Accurate Carbonate Pore System Characterization by Nuclear Magnetic Resonance and Micro-CT Techniques

Abstract

Abstract Carbonate reservoir rocks usually have complex pore systems of broad size distributions, which determine many aspects of oil exploitation, from petrophysical properties to oil/water displacements. An accurate and complete description of these pore systems remains a challenge. A single technique often gives one measurement of complicated microscopic pore space. The new techniques (i.e., micro-CT and NMR) are utilized together with conventional methods (e.g., MICP, BET) to capture a more accurate and complete picture of pore structures. MICP measures the pore throat while the NMR T2 mainly measures the pore body. Micro-CT provides a 3D image of a limited sample size.
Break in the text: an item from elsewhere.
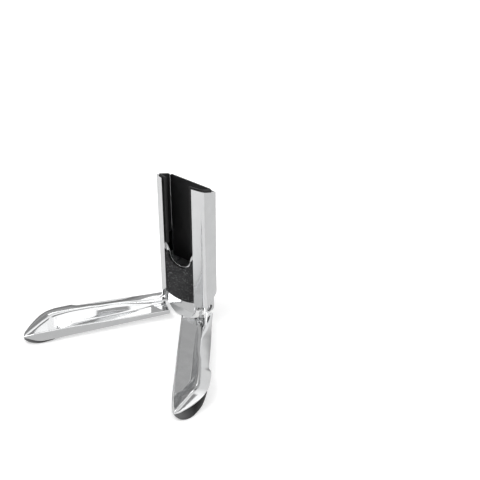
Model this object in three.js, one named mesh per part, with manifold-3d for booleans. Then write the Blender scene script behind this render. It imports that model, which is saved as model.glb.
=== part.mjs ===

Recently, NMR DDIF (decay due to diffusion in the internal field) for direct pore body size is extended from high to low magnetic field, which overcomes many limitations in pore system characterization. This study obtains pore throat size distributions from in-situ centrifuge capillary pressure and pore body size distributions from low field DDIF measurement and verifies them with micro-CT and BET/T2 in different types of carbonate rocks. The pore throat size distribution of the conventional sample is obtained from in-situ centrifuge capillary pressure. The major features of both macro and micro pore throat size distributions are captured. Pore size distributions are directly obtained from glass beads and carbonate rocks without calibration. Combined analysis of the pore size distribution from two methods reveals the underlying causes of their different petrophysical properties. The pore throat size distribution from in-situ centrifuge capillary pressure and pore size distribution from NMR DDIF can be employed to obtain a better understanding of conventional carbonate pore systems.